Since then my life seems to have just stagnated and the firm I was working at going bust last May didn’t help.
Although of retirement age I am still doing occasional work for myself (chartered engineer) to give me something to do.
Although I’ve lost my parents, losing my partner was like losing part of me. You cannot explain to anyone what the loss means to you and all those little things you miss.
For instance pop to a job and when home I don’t get, “what was the house like”. . “Is it nice there” . . . Or if I go out for a ride, (life long biker, she wasn’t), no “how was it?. . . L where did you go?…how far ? and that’s a short ride!)
Also the house has lost its life essence, she had lived here previously so her grown up lads always saw it as ‘home’, now it isn’t the same for any of us.

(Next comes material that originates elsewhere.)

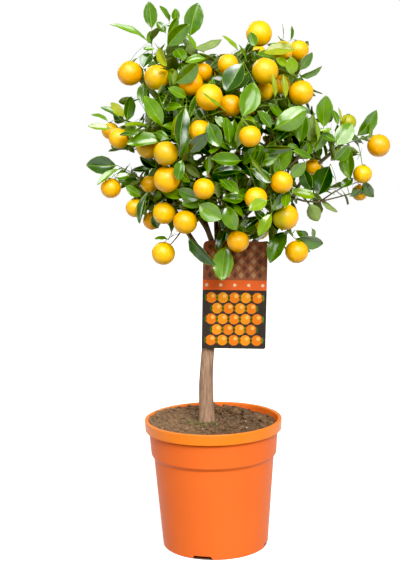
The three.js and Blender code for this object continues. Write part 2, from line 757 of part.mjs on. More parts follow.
// A twig from a place on a limb to its end, tried with one bend after another until it fits.
function route(start, end, thick, fits, keys) {
  const span = start.at.distanceTo(end);
  const base = Math.min(thick, start.radius * TWIG.share);
  for (let n = 0; n < SHOOTS.tries; n++) {
    const stray = point(...[1, 2, 3].map((axis) => dice(...keys, n, axis) - 0.5));
    const bend = start.at.clone().lerp(end, 0.45).addScaledVector(start.along, span * SHOOTS.bend);
    bend.addScaledVector(stray, span * SHOOTS.bend * n);
    const curve = new THREE.QuadraticBezierCurve3(start.at, bend, end);
    const limb = limbAlong(curve, TWIG.steps, (share) => twigRadius(share, base, start));
    if (fits(limb)) return limb;
  }
  return null;
}

function addTwig(mass, limb, key) {
  mass.twigs.push({ ...limb, key });
  addBeads(limb, mass);
}

// Places on a mass's own wood where a shoot may leave it, nearest first.
function startsNear(mass, place) {
  const onStem = STEM.shares.map((share) => placeOn(mass.stem, share));
  const onTwigs = mass.twigs.flatMap((twig) => TWIG.shares.map((share) => placeOn(twig, share)));
  return [...onStem, ...onTwigs]
    .filter(({ at }) => mass.twigs.every((twig) => twig.points[0].distanceTo(at) > TWIG.apart))
    .sort((a, b) => a.at.distanceTo(place) - b.at.distanceTo(place));
}

function growStem(mass, number, place) {
  const start = placeOn(mass.limb, STEM.first - STEM.step * place);
  const fits = (limb) => limbFits(limb, mass, { bounded: false });
  mass.stem =
    route(start, mass.heart, STEM.base, fits, [number, KEYS.stem]) ??
    limbAlong(new THREE.LineCurve3(start.at, mass.heart), TWIG.steps, () => STEM.base);
  addBeads(mass.stem, mass);
}

// The leaves of the outline take their places first, then a twig reaches each from its mass.
function growSprigs() {
  SPRIGS.forEach(([base, tip, turn], number) => {
    const start = point(...base);
    const end = point(...tip);
    const along = end.clone().sub(start).normalize();
    const face = FRONT.clone().sub(start).normalize().applyAxisAngle(along, turn * DEGREE);
    const width = start.distanceTo(end) * lerp(0.42, 0.54, dice(number, KEYS.sprig));
    const mass = massAt(start.clone().lerp(end, 0.12));
    const leaf = { ...leafAt(start, end, face, width), mass, number };
    if (leafFits(leaf, mass, { bounded: false })) crown.leaves.push(leaf);
  });
  crown.leaves = crown.leaves.filter((leaf) => {
    const end = leaf.base.clone().addScaledVector(leaf.along, LEAF.root);
    const fits = (limb) => limbFits(limb, leaf.mass, { bounded: false, leaf });
    for (const start of startsNear(leaf.mass, end)) {
      if (start.at.distanceTo(end) < TWIG.apart) return true;
      const limb = route(start, end, TWIG.base, fits, [leaf.number, KEYS.sprig]);
      if (!limb) continue;
      addTwig(leaf.mass, limb, leaf.number);
      return true;
    }
    return false;
  });
}

function hangFruit() {
  crown.fruit.forEach((fruit, number) => {
    const top = fruit.at.clone().addScaledVector(UP, fruit.radius * FRUIT_SHAPE.squat - STALK.sink);
    const above = fruit.at.clone().addScaledVector(UP, fruit.radius + STALK.lift);
    const mass = massAt(above);
    for (const start of startsNear(mass, above)) {
      const bend = above.clone().lerp(start.at, 0.25);
      const curve = new THREE.QuadraticBezierCurve3(start.at, bend, top);
      const base = Math.min(STALK.base, start.radius * TWIG.share);
      const limb = limbAlong(curve, TWIG.steps, (share) => twigRadius(Math.min(share, 0.9), base, start));
      if (!limbFits(limb, mass, { bounded: false, fruit })) continue;
      addTwig(mass, limb, KEYS.stalk + number);
      fruit.mass = mass;
      mass.fruit.push(fruit);
      return;
    }
  });
  crown.fruit = crown.fruit.filter((fruit) => fruit.mass);
}

// Shoots that fill the mass's space, spread evenly round its heart.
function growShoots(mass, number) {
  const golden = Math.PI * (3 - Math.sqrt(5));
  const out = mass.heart.clone().sub(MIDDLE).normalize();
  const wanted = Math.max(SHOOTS.least, SHOOTS.perMass - mass.twigs.length);
  const fits = (limb) => limbFits(limb, mass) && !inView(limb);
  for (let k = 0; k < wanted; k++) {
    const z = 1 - (2 * k + 1) / wanted;
    const turn = golden * k + number;
    const way = point(Math.cos(turn) * Math.sqrt(1 - z * z), Math.sin(turn) * Math.sqrt(1 - z * z), z);
    way.addScaledVector(out, 0.45).addScaledVector(UP, 0.15).normalize();
    for (const share of SHOOTS.reaches) {
      const reach = mass.reach * share * lerp(0.85, 1, dice(number, k, 1));
      const end = mass.heart.clone().addScaledVector(way, reach);
      const start = startsNear(mass, end)[Math.floor(dice(number, k, 2) * 2)];
      if (!start || start.at.distanceTo(end) < SHOOTS.shortest) continue;
      const limb = route(start, end, TWIG.base, fits, [number, k]);
      if (!limb) continue;
      addTwig(mass, limb, KEYS.shoot + k);
      break;
    }
  }
}

const inView = (limb) =>
  limb.points.some((place) => crown.views.some((view) => view.at.distanceTo(place) < view.radius));

// Leaves stand round each twig by the golden angle, their faces up and outwards. A fruit's stalk has
// none near the fruit, and a stem none near its foot.
function growLeaves(mass, number) {
  for (const twig of [mass.stem, ...mass.twigs]) {
    const isStem = twig === mass.stem;
    const isStalk = twig.key >= KEYS.stalk && twig.key < KEYS.shoot;
    const [lowest, highest] = isStem ? LEAF.onStem : isStalk ? LEAF.onStalk : LEAF.onTwig;
    const length = lengthOf(twig);
    const count = Math.max(1, Math.floor(length / LEAF.spacing));
    for (let n = 0; n <= count; n++) {
      const share = 1 - n / (count + 0.4) - LEAF.root / length;
      if (share < lowest || share > highest) continue;
      const place = placeOn(twig, share);
      if (mass.twigs.some((other) => other.points[0].distanceTo(place.at) < LEAF.apart)) continue;
      const keys = [number, twig.key ?? KEYS.stem, n];
      for (let attempt = 0; attempt < LEAF.tries; attempt++) {
        const leaf = leafOnTwig(place, n === 0 && !isStalk, keys, attempt);
        if (!leafFits(leaf, mass)) continue;
        crown.leaves.push({ ...leaf, mass });
        break;
      }
    }
  }
}

// A leaf of a twig: the one at its end runs on from it, the others stand off to the side.
function leafOnTwig(place, isEnd, keys, attempt) {
  const chance = (low, high, axis) => lerp(low, high, dice(...keys, attempt, axis));
  const spread = (isEnd ? LEAF.endSpread : chance(...LEAF.spread, 2)) * DEGREE;
  const side = UP.clone().cross(place.along);
  if (side.length() < 0.1) side.set(1, 0, 0);
  side.normalize().applyAxisAngle(place.along, (LEAF.turn * keys[2] + chance(0, 360, 1)) * DEGREE);
  const way = place.along.clone().multiplyScalar(Math.cos(spread)).addScaledVector(side, Math.sin(spread));
  const out = place.at.clone().sub(MIDDLE).normalize();
  const face = UP.clone().multiplyScalar(0.75).addScaledVector(out, 0.6);
  face.applyAxisAngle(way, chance(-LEAF.sway, LEAF.sway, 3) * DEGREE);
  const length = chance(...LEAF.lengths, 4) * (1 - LEAF.shrink * attempt);
  const tip = place.at.clone().addScaledVector(way, length);
  return leafAt(place.at.clone(), tip, face, length * LEAF.width * chance(0.9, 1.08, 5));
}

function fruitSolid(fruit) {
  const ball = new THREE.SphereGeometry(fruit.radius, FRUIT_SHAPE.around, FRUIT_SHAPE.along);
  ball.rotateX(Math.PI / 2).scale(1, 1, FRUIT_SHAPE.squat).rotateZ(fruit.radius);
  return solidOf(ball.translate(...fruit.at.toArray()));
}

// Fruit by rule on the masses behind the trunk: out from the heart, away from the front.
function backFruit(mass, number) {
  for (let k = 0; k < BACK_FRUIT.perMass; k++) {
    const chance = (low, high, axis) => lerp(low, high, dice(number, k, KEYS.backFruit + axis));
    const turn = chance(-70, 70, 1) * DEGREE;
    const tilt = chance(-45, 35, 2) * DEGREE;
    const way = point(Math.sin(turn) * Math.cos(tilt), Math.cos(turn) * Math.cos(tilt), Math.sin(tilt));
    const radius = chance(...BACK_FRUIT.radius, 3);
    const at = mass.heart.clone().addScaledVector(way, mass.reach * BACK_FRUIT.depth);
    const clear = (ball) => ball.at.distanceTo(at) > ball.radius + radius + CLEAR.fruit;
    if ([...crown.fruit, ...crown.beads].every(clear)) crown.fruit.push({ at, radius, front: false });
  }
}

function cardBeads() {
  const marks = [];
  const [right, top] = [CARD.width / 2, CARD.height / 2];
  for (let x = -right; x <= right; x += CARD.beadStep)
    for (let y = -top; y <= top; y += CARD.beadStep) marks.push(point(x, y, 0));
  const places = cardFrame(new THREE.BufferGeometry().setFromPoints(marks)).attributes.position;
  for (let i = 0; i < places.count; i++) {
    const at = new THREE.Vector3().fromBufferAttribute(places, i);
    crown.beads.push({ at, radius: CARD.clear, owner: "card" });
  }
}

// The crown, grown in turn: limbs, fruit, stems, sprigs, stalks, shoots and leaves.
function growCrown(limbs) {
  for (const [name, limb] of Object.entries(limbs)) addBeads(limb, name);
  cardBeads();
  for (const [x, y, z, radius] of FRUIT) crown.fruit.push({ at: point(x, y, z), radius, front: true });
  for (const [name, { bough, heart, reach }] of Object.entries(MASSES))
    crown.masses.push({
      name,
      bough,
      limb: limbs[bough],
      heart: point(...heart),
      reach,
      twigs: [],
      fruit: [],
    });
  spacesOf(crown.masses);
  const carried = {};
  crown.masses.forEach((mass, number) => {
    carried[mass.bough] = (carried[mass.bough] ?? -1) + 1;
    growStem(mass, number, carried[mass.bough]);
  });
  crown.masses.forEach((mass, number) => mass.name.startsWith("back") && backFruit(mass, number));
  growSprigs();
  hangFruit();
  openViews();
  crown.masses.forEach(growShoots);
  crown.masses.forEach(growLeaves);
}

function massSolid(mass) {
  const solids = [tube(mass.stem, STEM.sides)];
  for (const twig of mass.twigs) solids.push(tube(twig, TWIG.sides));
  for (const leaf of crown.leaves) if (leaf.mass === mass) solids.push(leafSolid(leaf));
  for (const fruit of mass.fruit) solids.push(fruitSolid(fruit));
  return oneBody(wasm.Manifold.union(solids).subtract(tube(mass.limb, BOUGH_SIDES, CUT_GAP)));
}

/* ---------- the whole tree ---------- */

const tree = new THREE.Group();
tree.name = "calamondin_tree";
const limbs = { trunk: trunkLimb() };
for (const [name, bough] of Object.entries(BOUGHS)) limbs[name] = boughLimb(bough, limbs[bough.from]);
growCrown(limbs);

tree.add(meshOf("pot", pot(), COLOURS.pot, 0.45));
tree.add(meshOf("soil", soil(), COLOURS.soil, 0.95));
tree.add(meshOf("trunk", tube(limbs.trunk, TRUNK.sides, 0, fluted), COLOURS.bark, 0.85));
for (const [name, { from }] of Object.entries(BOUGHS)) {
  const parentSides = from === "trunk" ? TRUNK.sides : BOUGH_SIDES;
  const cut = tube(limbs[name], BOUGH_SIDES).subtract(tube(limbs[from], parentSides, CUT_GAP));
  tree.add(meshOf("bough_" + name, oneBody(cut), COLOURS.bough, 0.85));
}
tree.add(meshOf("label_card", card(), COLOURS.card, 0.5));
tree.add(meshOf("label_tie", tie(limbs.leader), COLOURS.tie, 0.6));
for (const mass of crown.masses) tree.add(meshOf("foliage_" + mass.name, massSolid(mass), COLOURS.leaf, 0.4));

export default tree;
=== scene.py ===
import json
import math
from collections import namedtuple
from itertools import combinations

import bmesh
import bpy
import numpy as np
from mathutils import Matrix, Vector

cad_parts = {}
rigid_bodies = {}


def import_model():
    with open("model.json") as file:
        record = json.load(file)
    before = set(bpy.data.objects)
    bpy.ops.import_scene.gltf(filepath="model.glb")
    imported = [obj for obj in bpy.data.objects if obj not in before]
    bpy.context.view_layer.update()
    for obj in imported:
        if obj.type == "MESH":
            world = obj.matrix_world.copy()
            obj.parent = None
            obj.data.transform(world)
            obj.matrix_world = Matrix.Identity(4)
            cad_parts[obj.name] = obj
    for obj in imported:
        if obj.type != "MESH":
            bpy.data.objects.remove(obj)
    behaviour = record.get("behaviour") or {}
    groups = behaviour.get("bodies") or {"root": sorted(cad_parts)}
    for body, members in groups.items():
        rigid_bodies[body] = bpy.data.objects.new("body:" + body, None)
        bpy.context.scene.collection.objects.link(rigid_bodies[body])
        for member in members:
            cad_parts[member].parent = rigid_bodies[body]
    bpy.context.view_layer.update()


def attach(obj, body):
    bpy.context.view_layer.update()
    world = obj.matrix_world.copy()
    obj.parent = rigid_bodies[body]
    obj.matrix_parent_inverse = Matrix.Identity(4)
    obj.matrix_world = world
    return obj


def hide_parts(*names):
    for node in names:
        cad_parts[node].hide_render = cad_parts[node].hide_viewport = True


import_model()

# Lengths in the tables are millimetres, as in the part's source. Meshes are made in metres.
MM = 0.001
DEGREE = math.pi / 180
UP = np.array([0.0, 0.0, 1.0])

# ---------- camera ----------

PICTURE = (400, 572)
CAMERA = {
    "place": (0, -1514.7, 564.2),
    "pitch": 0.1323,
    "roll": -0.0212,
    "yaw": -0.0095,
    "focal": 1117.87,  # pixels
    "sensor": 36,
}


def make_camera():
    """The camera looks along forward, with its own right and up turned by the roll."""
    yaw, pitch, roll = CAMERA["yaw"], CAMERA["pitch"], CAMERA["roll"]
    level = math.cos(pitch)
    forward = Vector((math.sin(yaw) * level, math.cos(yaw) * level, -math.sin(pitch)))
    flat = Vector((math.cos(yaw), -math.sin(yaw), 0))
    upright = flat.cross(forward)
    right = flat * math.cos(roll) + upright * math.sin(roll)
    up = upright * math.cos(roll) - flat * math.sin(roll)
    data = bpy.data.cameras.new("camera")
    data.sensor_width = CAMERA["sensor"]
    data.lens = CAMERA["focal"] * CAMERA["sensor"] / max(PICTURE)
    data.clip_end = 100
    camera = bpy.data.objects.new("camera", data)
    bpy.context.scene.collection.objects.link(camera)
    turn = Matrix((right, up, -forward)).transposed().to_4x4()
    camera.matrix_world = Matrix.Translation(Vector(CAMERA["place"]) * MM) @ turn
    bpy.context.scene.camera = camera


make_camera()

# ---------- dimensions, as in the part's source ----------

SEAT_GAP = 0.3

POT = {
    "height": 178,
    "rimRadius": 95,
    "bandRadius": 94.5,
    "bandBottom": 163.5,
    "neckRadius": 89,
    "neckTop": 157.5,
    "shoulderRadius": 87,
    "shoulderTop": 130,
    "bodyRadius": 83,
    "bodyTop": 122,
    "footRadius": 73.4,
    "wall": 2,
    "footRing": 2.8,
    "footHeight": 6,
    "padRadius": 26,
}
NOTCH = {"count": 4, "first": -14.5, "width": 29, "topWidth": 23, "height": 5}

SOIL = {"level": 172, "flatRadius": 26, "lump": 2.6, "leftRise": 6.4, "rightDrop": 4}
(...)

Even though I had been married before, we just clicked, north and south joined. I was with my sister recently and said “I didn’t really realise how close, how bonded, how together we were until she’d gone”.
Like I have seen here and other places, I get the “ why don’t you do this” advice from people who really do not understand.
Anyway that’s a brief history of why I’m here and will see if any of this helps.
Although writing things down helps some, I think I’m more of a ‘real life’ tactile person and because that’s missing so is a huge chunk of my life.
I need something more, something to aim for, someone to be there, but how, or do I, I don’t really know.